Friday, November 19, 2010

Review: Disney's "The Three Musketeers" - Because She Loved Mickey Mouse (In Memory of M.A.D.)

TRASH IN MY EYE No. 245 (of 2004) by Leroy Douresseaux

Mickey, Donald, Goofy: The Three Musketeers (2004) – (straight to video release)
Running time: 68 minutes (1 hour, 28 minutes)
DIRECTOR: Donovan Cook
WRITERS: David M. Evans and Evan Spiliotopoulos
PRODUCER: Margot Pipkin
EDITOR: Bret Marnell


Starring: (voice) Wayne Allwine, Tony Anselmo, Bill Farmer, Russi Taylor, Tress MacNeille, Jim Cummings, April Winchell, Rob Paulsen, Maurice LaMarche, and Jeff Bennett

Best buddies Mickey Mouse (Wayne Allwine), Donald Duck (Tony Anselmo), and Goofy (Bill Farmer) are small-time janitors, handymen, and clothes washers with big time dreams of become Musketeers, who are their employers. Peg-Leg Pete (Jim Cummings), their boss and captain of the Musketeers, is dismissive of them and their dreams because (as he rudely points out) Mickey is short, Donald is a coward, and Goofy is a dimwit. However, Pete comes upon a plan to use the trio, anyway.
Princess Minnie (Russi Taylor) demands Musketeer bodyguards after assassins nearly drop a safe on her. What she doesn’t know is that the assassins are a trio of Beagle Boys (Maurice LaMarche and Jeff Bennett) have been ordered by Pete to remove Princess Minnie so that he can be king. He makes Mickey, Donald, and Goofy Musketeers because he believes their incompetence will make them ineffectual bodyguards and allow the Beagle Boys (who steal virtually every scene they’re in) to easily spirit the Princess and her lady-in-waiting, Daisy (Tressie MacNeille), away to a hidden tower, all part of his plan to usurp the throne. What Pete doesn’t count on is the heroic trio rising to the challenge… and Princess Minnie falling in love with Mickey.
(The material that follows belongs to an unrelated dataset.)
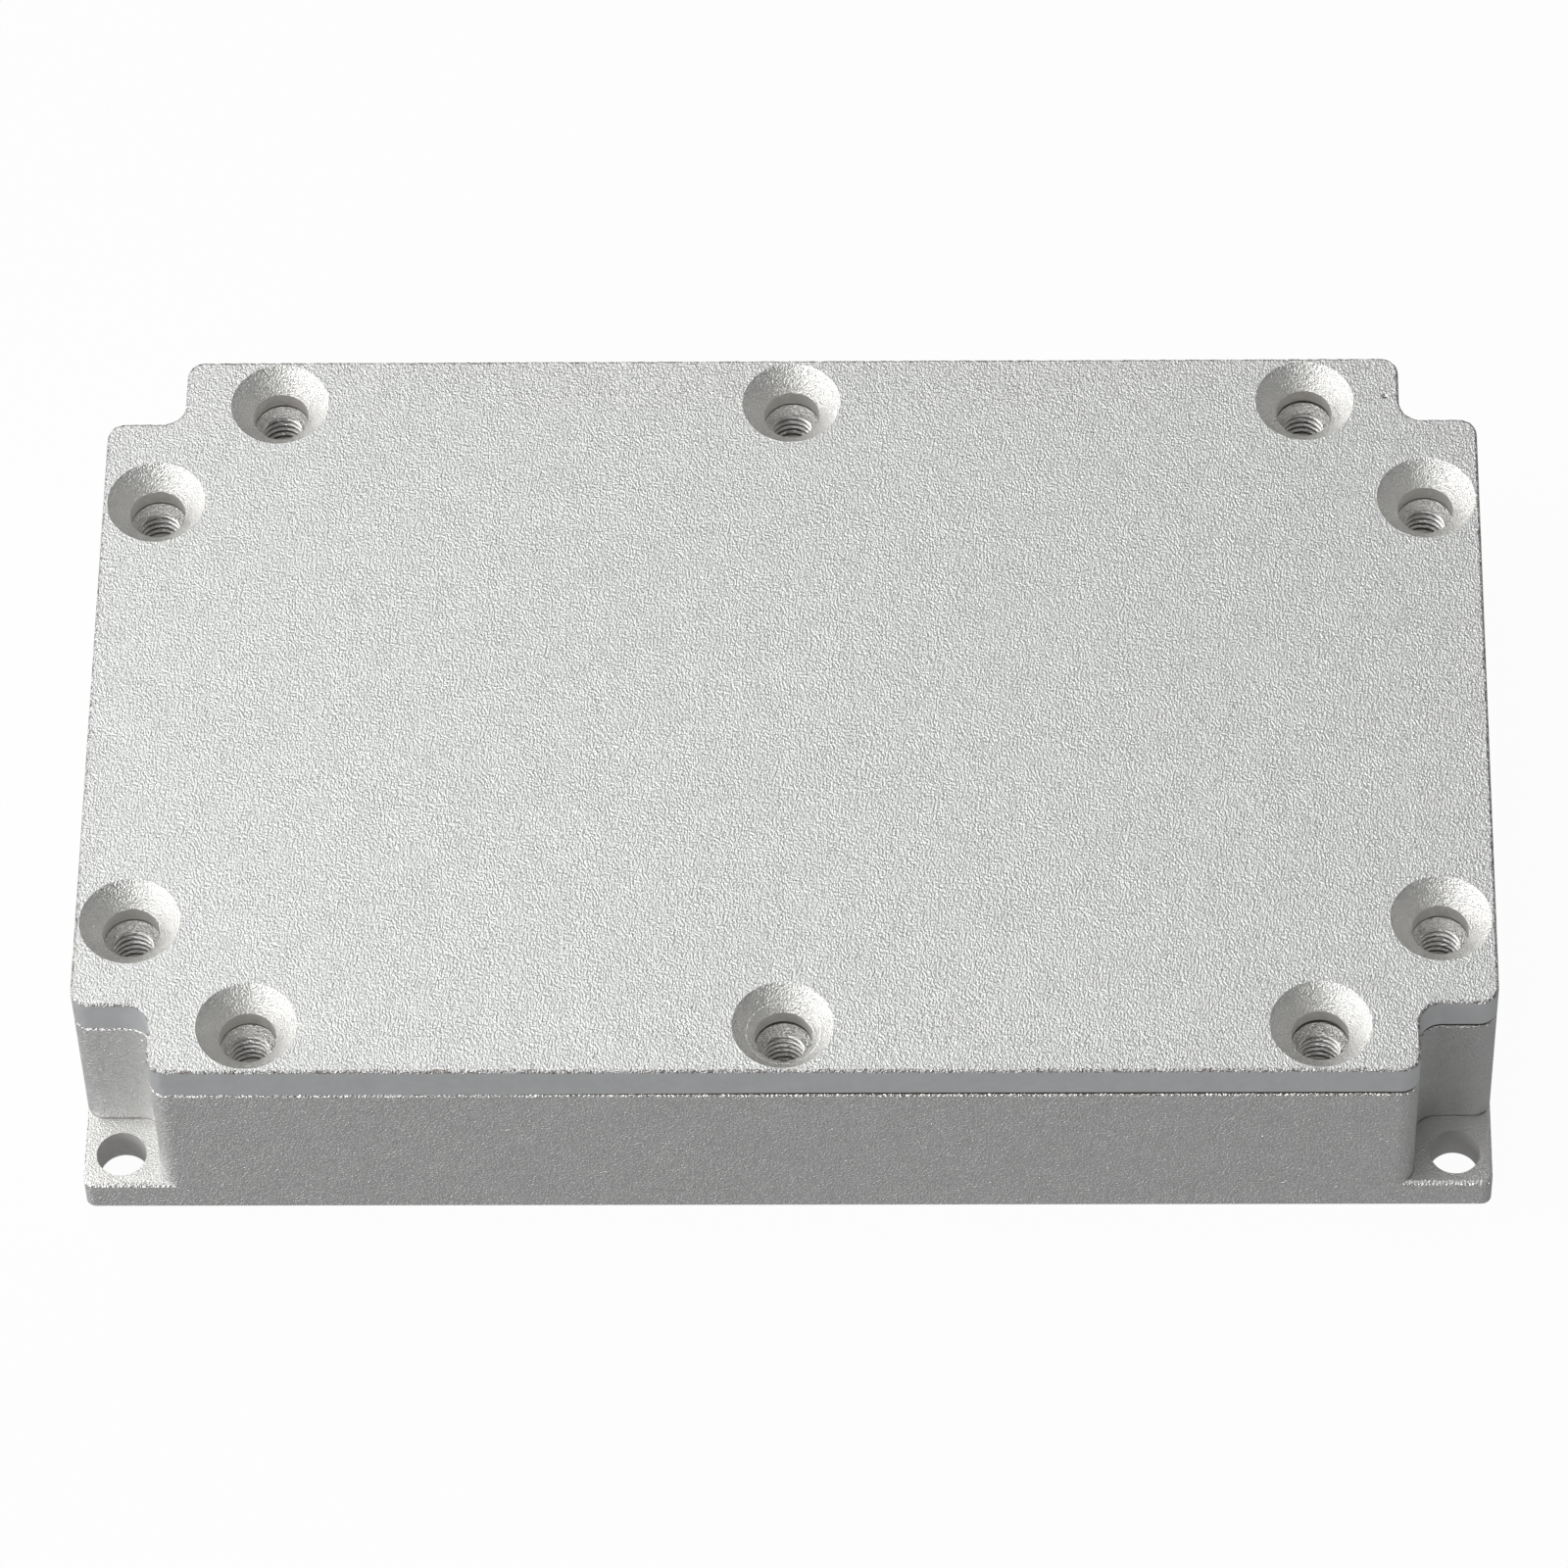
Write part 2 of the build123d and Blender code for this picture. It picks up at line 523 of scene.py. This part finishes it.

According to director Donovan Cook, The Walt Disney Company originally ordered his animated film Mickey, Donald, Goofy: The Three Musketeers to be produced as an animated feature film for theatrical release. For the foreseeable future, Disney doesn’t plan on releasing 2-D or hand-drawn animated films.  [That policy has changed since this review was written.] Ultimately in spite of his public pleas for support from the Internet community and pleas to Disney, the film was sold as a straight to video release. After watching the film, I can imagine that Disney didn’t think this film would make enough in box office receipts to justify advertising and print costs (not to mention logistics) for a theatrical release.

It’s no big loss for this film to be released straight to video, except that the filmmakers don’t get credit for making a theatrical film. However, Disney fans will still get to see an excellent family friendly animated movie, and while it is nowhere as good as Disney’s best full-length feature films, it is actually quite entertaining.

The figure animation and movement in Mickey, Donald, Goofy: The Three Musketeers is better than the animation produced for Disney’s animated TV programs, though it pales in comparison even to second tier Disney animated feature films like Alice in Wonderland (a personal favorite). The character motion is fluid and energetic, perfect for this film’s physical and gag comedy, and this is a funny film. The background art for this film is actually quite good – fine enough to be eye candy. The quality of Princess Minnie’s palace, the Musketeer’s lair, the countryside, and other locations and settings verify that this must have been considered for theatrical release at one time.

The story uses Alexandre Dumas’ (1802-1870) classic novel, The Three Musketeers (1844), as a launching point. Mickey, Donald, and Goofy are not the Three Musketeers (although a Disney funny animal version of them appears very early in the film), so this film is not a remake, but a sequel of sorts, which might disappoint some. The writers use the Musketeers concept to create a winning tale of friendship, teamwork, and perseverance. The boys have to believe in one another, and each friend has to help another overcome obstacles. In the end, it’s about being there for a friend even when you’re scared, and this movie both sells that idea and is truly good entertainment.